Edoardo Todaro
- Born: 24 September 2006 (age 19) Milan, Italy
- Height: 1.80 m (5 ft 11 in)
- Weight: 88 kg (194 lb; 13 st 12 lb)
- School: Ipswich School

Rugby union career
- Position: Winger
- Current team: Northampton Saints

Youth career
- Northampton Saints

Senior career
- Years: Team / Apps / (Points)
- 2025–: Northampton Saints / 12 / (45)
- Correct as of 19 January 2026

International career
- Years: Team / Apps / (Points)
- 2025–: Italy U20 / 10 / (29)
- 2025–: Italy / 1 / (0)
- Correct as of 27 Nov 2025

= Edoardo Todaro =

Italy international rugby union player (born 1999)
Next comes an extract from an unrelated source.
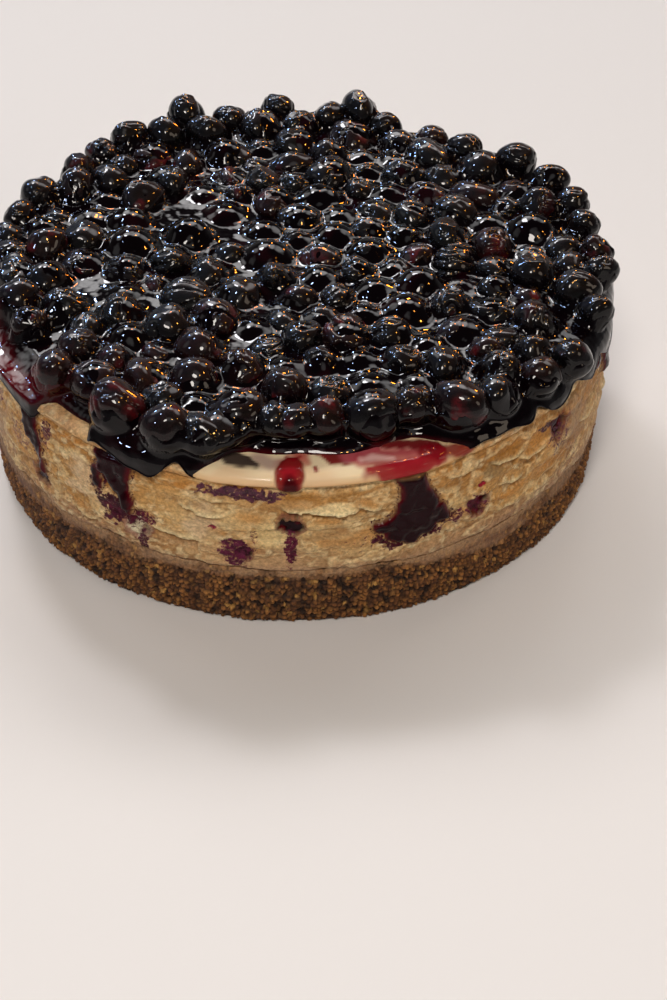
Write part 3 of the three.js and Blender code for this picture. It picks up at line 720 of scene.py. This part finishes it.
# Thin juice on the bare lip: strokes of (mm along the rim, mm up the side and inwards, half width).
lipSmears = [
    {"stroke": [(-9.5, 66, 3.0), (-6, 63, 2.6), (-3.5, 64, 2.0)], "colour": "#8c6470",
     "strength": 0.6, "soft": 2.0, "ragged": 1.0, "thick": 0.0},
    {"stroke": [(-17.5, 65, 3.0), (-14, 63.4, 2.9), (-10.6, 62.2, 1.6)], "colour": "#1f0a16",
     "strength": 0.94, "soft": 0.6, "ragged": 0.9, "thick": 0.5},
    {"stroke": [(9.6, 67.6, 1.6), (13.2, 65.4, 3.2), (18.5, 65.4, 3.6), (23.6, 66.8, 2.3), (27.3, 67.3, 2)],
     "colour": "#78000f", "strength": 0.97, "soft": 0.5, "ragged": 0.75, "thick": 0.4},
    {"stroke": [(19, 65, 2.6), (28, 65.5, 3.2), (36, 65, 3.2), (43, 62.5, 2.6)], "colour": "#bf5a62",
     "strength": 0.75, "soft": 1.6, "ragged": 1.0, "thick": 0.0},
    {"stroke": [(22.5, 62, 2.6), (28.5, 62.3, 3.6), (34, 61, 3.8), (39, 60, 3), (44, 58.8, 1.8)],
     "colour": "#a83a44", "strength": 0.85, "soft": 1.5, "ragged": 1.1, "thick": 0.2},
    {"stroke": [(22, 62.8, 0.8), (26, 63.2, 1.4), (31, 61.5, 0.9)], "colour": "#efc6bd",
     "strength": 0.7, "soft": 1.0, "ragged": 0.4, "thick": 0.0},
    {"stroke": [(23.5, 58.3, 1.6), (28.5, 57, 2.4), (33, 56.4, 2.8), (40, 57, 2.4), (46, 57.2, 1.3)],
     "colour": "#960f20", "strength": 0.95, "soft": 0.9, "ragged": 0.9, "thick": 0.3},
    {"stroke": [(31, 67.5, 1.5), (35.6, 67.2, 2.2), (40.6, 65, 2.4), (45.5, 62, 2.2), (46.4, 60, 1.4)],
     "colour": "#6a000e", "strength": 0.95, "soft": 0.6, "ragged": 0.9, "thick": 0.45},
    {"stroke": [(42, 60.5, 3.0), (48, 59, 2.6), (54, 57.5, 1.6)], "colour": "#7c0c18",
     "strength": 0.9, "soft": 1.0, "ragged": 1.0, "thick": 0.2},
    {"stroke": [(3.6, 66.5, 2.6), (5.6, 63.6, 1.6)], "colour": "#b2403a",
     "strength": 0.7, "soft": 1.2, "ragged": 0.9, "thick": 0.15},
    {"stroke": [(1.8, 69, 3.0), (1.6, 66, 4.0), (0.8, 62, 4.2)], "colour": "#b8483f",
     "strength": 0.66, "soft": 1.6, "ragged": 1.3, "thick": 0.15},
    {"stroke": [(-1.4, 66.5, 0.5), (1.0, 64, 0.8), (3.4, 66.5, 0.5)], "colour": "#8a0c18",
     "strength": 0.85, "soft": 0.5, "ragged": 0.5, "thick": 0.3},
    {"stroke": [(0.8, 61.8, 3.9), (0.2, 59, 4.6), (0.2, 56.6, 3.6)], "colour": "#7c0712",
     "strength": 0.96, "soft": 0.7, "ragged": 0.6, "thick": 0.9},
    {"stroke": [(0, 58.5, 2.4), (0.2, 56, 1.8)], "colour": "#a31225",
     "strength": 0.5, "soft": 1.4, "ragged": 0.2, "thick": 0.0},
    {"stroke": [(0.3, 55.2, 2.0), (0.9, 53.8, 1.3)], "colour": "#2c0408",
     "strength": 0.9, "soft": 0.9, "ragged": 0.5, "thick": 0.4},
    {"stroke": [(7.6, 61.6, 0.7), (7.9, 60.2, 0.7)], "colour": "#8e1420",
     "strength": 0.9, "soft": 0.4, "ragged": 0.2, "thick": 0.0},
]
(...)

Edoardo Todaro (born 24 September 2006) is an Italian professional rugby union player who plays as a winger for Premiership Rugby club Northampton Saints and Italy.

==Early life==
Todaro was born to Sylvia and Gianluigi in Milan, Italy, before attending Ipswich School in England on an academic and sports scholarship from the age of 14 years-old. His father had also played rugby union when he was younger and Todaro began to favour the sport over football. He made his debut for the Ipswich School first-XV playing at fly-half.

==Club career==
Todaro featured for Northampton at under-18 level. He was given an academy contract with the senior Northampton Saints team ahead of the 2025-26 season. He had a try-scoring debut for Northampton in the Rugby Premiership in September 2025 against Exeter Chiefs, scoring twice in a 33-33 draw. He made it three tries in three matches with another score in a 32-26 win over Leicester Tigers on 11 October, featuring on both wings during the match. Later that season, his performances included a first-half hat trick of tries in the European Rugby Champions Cup in a 43-28 win against Scarlets. In May 2026, he was nominated for Prem breakthrough player of the year.

==International career==
He was a member of the Italy U20 team that played in the 2025 Six Nations Under 20s Championship and featured in all Italy's matches, fulfilling a variety of positions; including at inside centre, outside centre and full-back. He subsequently played for the side at the 2025 World Rugby U20 Championship, his efforts including a try in a victory against Ireland U20.

In October 2025, Todaro was called-up to the senior Italy national rugby union team for the Autumn Nations Series. He made his debut for Italy as a replacement in a 34-19 victory over Chile on 22 November 2025. He retained his place in the Italy squad for the 2026 Six Nations Championship, however, at an Italian training camp pre-championship he tore his cruciate knee ligament.